When guests enter Discovery Island, they are greeted with a blaze of primary colors. The designers chose the bright hues for the umbrellas, play structures and slides because studies show children react best to red, yellow and blue.
All of the signage throughout the park is consistent and has the park's wave logo. Its mascot, Clyde the Dolphin, appears on each sign that informs guests about the park's rules, including height restrictions and admonishments about running on the pool deck.
The facility boasts all the must-have pool features, with the local paper referring to the park as "organized chaos that makes kids shriek with happiness," a description that couldn't be more accurate.
The design keeps swimmers flowing from one element to the next, which helps alleviate congestion in certain areas. For example, when guests come down the enclosed tube slide, they land in a splashdown pool connected to the lazy river and immediately are transported to a new attraction.
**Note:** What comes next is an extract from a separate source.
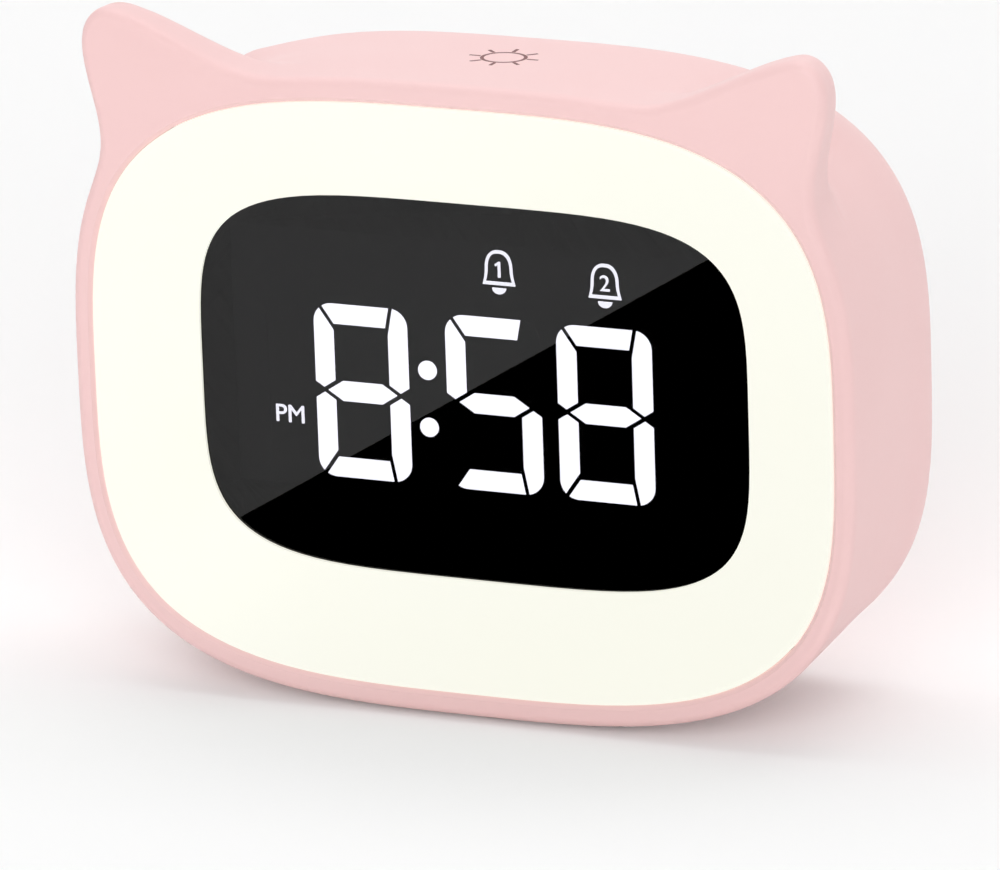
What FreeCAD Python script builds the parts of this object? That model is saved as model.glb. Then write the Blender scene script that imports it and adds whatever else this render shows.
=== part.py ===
"""Kids' alarm clock with a night light: a cat-eared pink shell on four rubber feet.

+Z is up, +X is to the right as seen from the front, and the lit face looks along -Y.
The origin lies on the table, under the middle of the clock. Millimetres throughout.
"""
import FreeCAD, Part
import Sketcher
import math
import os
from FreeCAD import Placement, Rotation, Vector

doc = FreeCAD.newDocument("NightLightClock")

# Driving dimensions. Each line is a size that can be changed by itself.
SIZES = {
    # outer shell
    "body_depth": 38.0,
    "face_half_width": 64.7,
    "face_half_height": 51.2,
    "back_half_width": 65.2,
    "back_half_height": 49.3,
    "front_edge_radius": 1.6,
    "opening_bevel": 0.6,
    "back_edge_radius": 3.5,
    "shell_wall": 2.4,
    "ear_height": 18.8,
    "ear_reach_back": 11.5,
    "ear_hollow": 8.0,
    "ear_hollow_inset": 2.0,
    "ear_front_wall": 3.5,
    "foot_stand": 0.9,
    # light panel and display window
    "panel_half_width": 61.3,
    "panel_half_height": 47.3,
    "panel_wall": 1.8,
    "panel_slope_wall": 2.2,
    "panel_setback": 0.3,
    "panel_rim": 0.5,
    "panel_skirt": 9.0,
    "lens_half_width": 45.7,
    "lens_half_height": 30.65,
    "lens_setback": 6.7,
    "lens_lip": 0.6,
    "lens_margin": 1.2,
    "lens_thickness": 1.6,
    "mask_thickness": 0.5,
    "mask_overlap": 1.5,
    "fit_gap": 0.15,
    # reflector tray, shelf and light board
    "tray_plate": 1.6,
    "tray_rim": 1.4,
    "tray_depth": 4.6,
    "shelf_thickness": 2.0,
    "shelf_window_side": 3.5,
    "shelf_window_end": 7.5,
    "board_thickness": 1.2,
    "light_ring_width": 9.0,
    "light_ring_margin": 2.6,
    "lamp_chip_length": 3.5,
    "lamp_chip_width": 2.8,
    "lamp_chip_height": 1.1,
    "tray_post_radius": 2.2,
    # display module
    "display_width": 84.0,
    "display_height": 45.0,
    "display_rise": 3.0,
    "display_depth": 7.5,
    "display_gap": 0.3,
    "display_card_overlap": 1.0,
    "digit_width": 15.7,
    "digit_height": 28.3,
    "digit_drop": 2.1,
    "digit_bar": 3.2,
    "digit_break": 0.5,
    "digit_pitch": 18.5,
    "tens_pitch": 23.7,
    "colon_space": 3.6,
    "last_digit_offset": 21.5,
    "colon_radius": 1.55,
    "colon_spacing": 9.3,
    "bell_window_width": 5.8,
    "bell_window_height": 7.4,
    "bell_window_rise": 19.1,
    "pm_window_width": 5.6,
    "pm_window_height": 3.6,
    "pm_window_offset": 31.6,
    "pm_window_drop": 6.7,
    # rear cover, boards and battery
    "cover_recess": 1.6,
    "cover_thickness": 2.2,
    "boss_radius": 3.4,
    "boss_spacing_x": 95.0,
    "boss_spacing_z": 68.0,
    "screw_radius": 1.25,
    "screw_head_radius": 2.4,
    "screw_head_height": 1.5,
    "screw_length": 9.0,
    "small_screw_radius": 0.9,
    "small_screw_head_radius": 1.7,
    "small_screw_head_height": 1.0,
    "small_screw_length": 4.5,
    "main_board_width": 88.0,
    "main_board_height": 60.0,
    "main_board_standoff": 5.0,
    "board_post_inset": 4.0,
    "board_post_radius": 2.4,
    "battery_width": 50.0,
    "battery_height": 32.0,
    "battery_thickness": 6.5,
    "battery_pad_thickness": 1.0,
    "battery_pad_inset": 3.0,
    "battery_edge_radius": 1.2,
    "battery_offset": 14.0,
    "battery_drop": 8.0,
    "controller_side": 7.0,
    "driver_side": 5.0,
    "small_chip_side": 4.0,
    "chip_height": 1.0,
    "crystal_radius": 1.0,
    "crystal_length": 6.0,
    "header_length": 25.0,
    "header_height": 2.4,
    # keys and slide switches
    "key_width": 11.0,
    "key_height": 6.5,
    "key_proud": 1.2,
    "key_flange": 1.0,
    "key_flange_height": 0.8,
    "key_corner": 2.0,
    "key_pitch": 18.0,
    "key_row_rise": 20.0,
    "key_gap": 0.3,
    "key_travel": 0.4,
    "key_switch_side": 6.0,
    "key_switch_height": 3.0,
    "key_stem_radius": 1.6,
    "knob_width": 3.0,
    "knob_height": 2.6,
    "knob_proud": 1.0,
    "knob_travel": 2.0,
    "knob_plate": 0.8,
    "knob_plate_overlap": 0.8,
    "slide_switch_width": 9.0,
    "slide_switch_height": 4.4,
    "slide_row_rise": 2.0,
    "slide_first_offset": 30.0,
    "slide_pitch": 17.0,
    # charging socket
    "socket_width": 8.94,
    "socket_height": 3.2,
    "socket_wall": 0.3,
    "socket_drop": 24.0,
    "socket_front_gap": 0.4,
    "socket_tongue_width": 6.7,
    "socket_tongue_thickness": 0.7,
    # speaker
    "speaker_radius": 11.5,
    "speaker_rim": 2.0,
    "speaker_frame_depth": 3.0,
    "speaker_magnet_radius": 7.0,
    "speaker_magnet_depth": 3.6,
    "speaker_offset": 27.0,
    "speaker_drop": 11.0,
    "speaker_gasket": 0.6,
    "speaker_board_gap": 1.0,
    "grille_hole_radius": 0.9,
    "grille_ring_step": 3.0,
    # touch key under the roof, and wiring
    "touch_plate_width": 26.0,
    "touch_plate_depth": 10.0,
    "touch_plate_thickness": 0.3,
    "touch_setback": 24.0,
    "touch_strip_width": 4.0,
    "lead_radius": 0.6,
    "lead_bend": 3.0,
    # rubber feet
    "foot_radius": 4.0,
    "foot_height": 3.0,
    "foot_spacing_x": 44.0,
    "foot_spacing_y": 20.0,
}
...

Discovery Island has proven so popular, it reaches its 800-person capacity on a daily basis with daily averages at 1,200 guests. It enjoyed more than 118,000 visitors in its first season, shattering initial expectations of 65,000 people. The impressive attendance has been bolstered, in part, by a reasonable admission price. It costs about $5 or $6 to enter the park, cheaper than taking the family to a movie—and a lot more fun.
"That daily facility attendance never declined," says Greenville Recreation Facilities Director Ray Dunham. "It was more than we expected, and we were initially overwhelmed but made operational adjustments to accommodate the demands."
Given the high demand, there is a constant clamoring for prime seating. Park officials turned this need into a revenue-generator by renting out three large shade structures located along the deck pathways and turf. The structures—called the coconut huts—can be rented in two-hour time blocks and are booked constantly throughout the day.
Greenville recreation officials knew the park would prove popular and encouraged a design that would allow for further expansion. Water Technology designed the deck areas, renovated the concession building, turf and support buildings to provide for future growth.
"We pack a lot into a small area," he says. "It has a little something for the entire family."